Q: How are accelerators managing remote cohorts?

I can’t literally answer for an accelerator, but as an investor here’s what I’ve observed:

  • It’s a huge, huge boon for start-ups not based in SF / NYC / etc. No one cares anymore. This is a big, big change.
  • Investing has accelerated even faster. All the stakeholders can get together even faster now. So decisions can be made even more quickly, especially for slightly larger checks that require consensus.
  • The 1 slide summary is even more important. There’s too much to process digitally, so if the summary doesn’t hook an investor, it’s tougher than ever.

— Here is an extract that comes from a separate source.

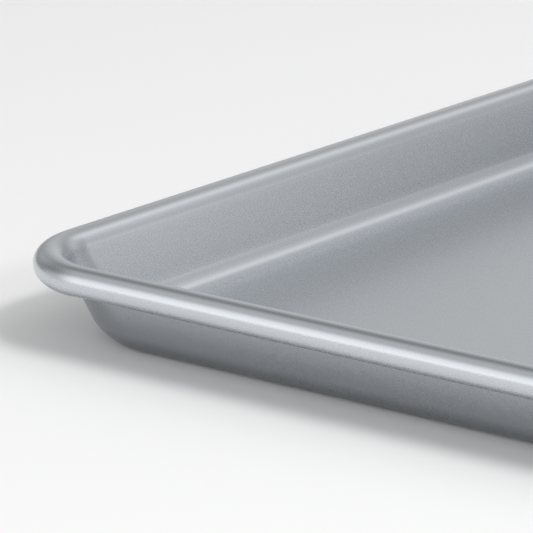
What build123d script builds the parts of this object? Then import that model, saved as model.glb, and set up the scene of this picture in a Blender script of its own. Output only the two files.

You click and move on, rather than stay in your seat and quietly check your phone.
  • Ballooning class sizes. Many accelerators seem to be taking advantage of the move to digital to materially increase the number of start-ups in their accelerators. This may further reduce the value of many accelerators to a relatively limited amount of … acceleration.
  • Many more investors participating in demo days.  Many, many more. Venue size and travel are no longer issues.
  • Even more focus on fundraising as primary goal. For the past years running up to Covid, many accelerators seemed to de-emphasize a seed round as the end point of a program. But with seed investment sped up since Covid, and not geographically limited … with 10x-50x more investors participating … “getting funded” seems to be the primary goal again.

Net net, it’s somewhat surprising, but going virtual seems to have helped the top accelerators, and their portfolio companies.  Digital has truly not just flattened the world, but dramatically expanded the pie of investors they can attract.  I thought going virtual would be a net negative for accelerators.  I was wrong.